Why Strings Matter in Linux Malware Analysis

Strings matter in Linux malware analysis because they can reveal embedded commands, file paths, IP addresses, or hidden functionality that provide critical clues about the malware’s behavior.

1. Quick Triage Without Execution

In Linux, suspicious files are often ELF binaries (Executable and Linkable Format).
Instead of running them (which is risky), analysts can extract strings to get an early idea of what the file might do.

Example:

strings suspicious.elf | grep -i "ssh"

If you see references to ssh or scp, it suggests the malware may try to steal SSH credentials or use SSH for spreading.

2. Finding Indicators of Compromise (IOCs)

Strings often contain clues that defenders can use to detect or block malware. These include:

IP addresses / domains: where the malware connects.
File paths: e.g., /etc/passwd, /tmp/malware.sh.
Cron jobs: e.g., @reboot /usr/bin/malicious.

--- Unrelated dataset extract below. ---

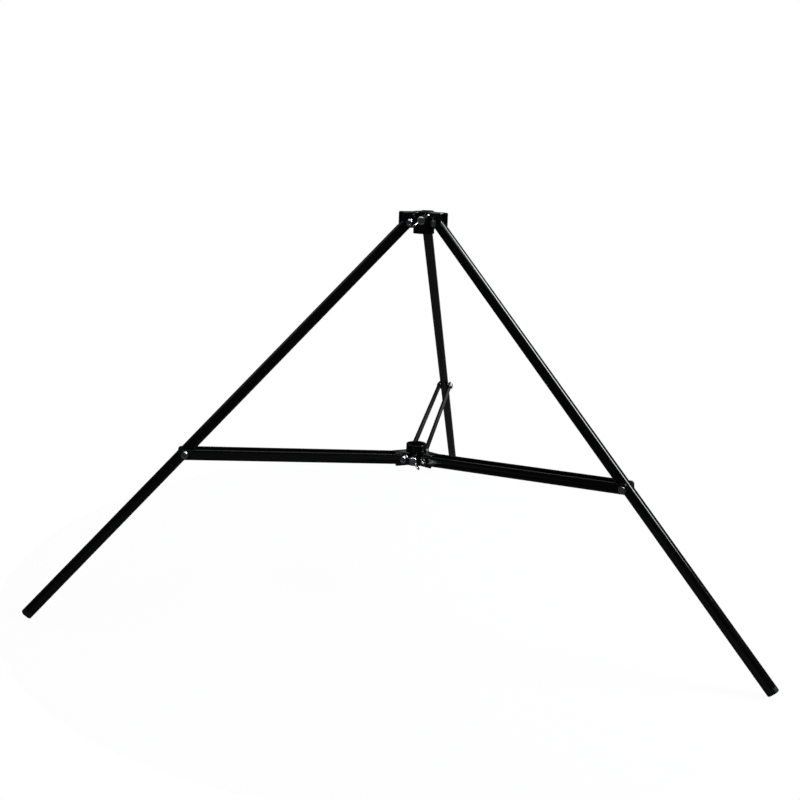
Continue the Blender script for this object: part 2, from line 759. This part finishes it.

Example: A string like http://badserver.com/update.sh clearly shows a C2 server or download location.

3. Revealing Malware Intent

Strings can expose the purpose of the malware.

Examples:

If you see execve("/bin/bash"): The malware may spawn a shell for remote control.
If you see wget or curl: It may download additional payloads.
If you see kill -9: It may try to terminate security processes.

4. Detecting Evasion Techniques

Advanced Linux malware often uses packers (like UPX) or strips symbols to hide its intent. If strings shows very few or meaningless results, that itself is a clue.

Example:

Normal ELF might show readable function names like main, printf, socket.
A packed ELF might only show gibberish or almost nothing.
This suggests the file is compressed/encrypted and needs unpacking before deeper analysis.

5. Correlating with Other Analysis

String extraction is usually the first step, but it becomes powerful when combined with other tools.

Example workflow:

Use strings to find a suspicious domain → malicious.example.com.
Check the Imports/Sections in PEview/DIE (Linux equivalents: readelf, objdump) to see if networking functions are present.
Confirm with sandbox execution if needed.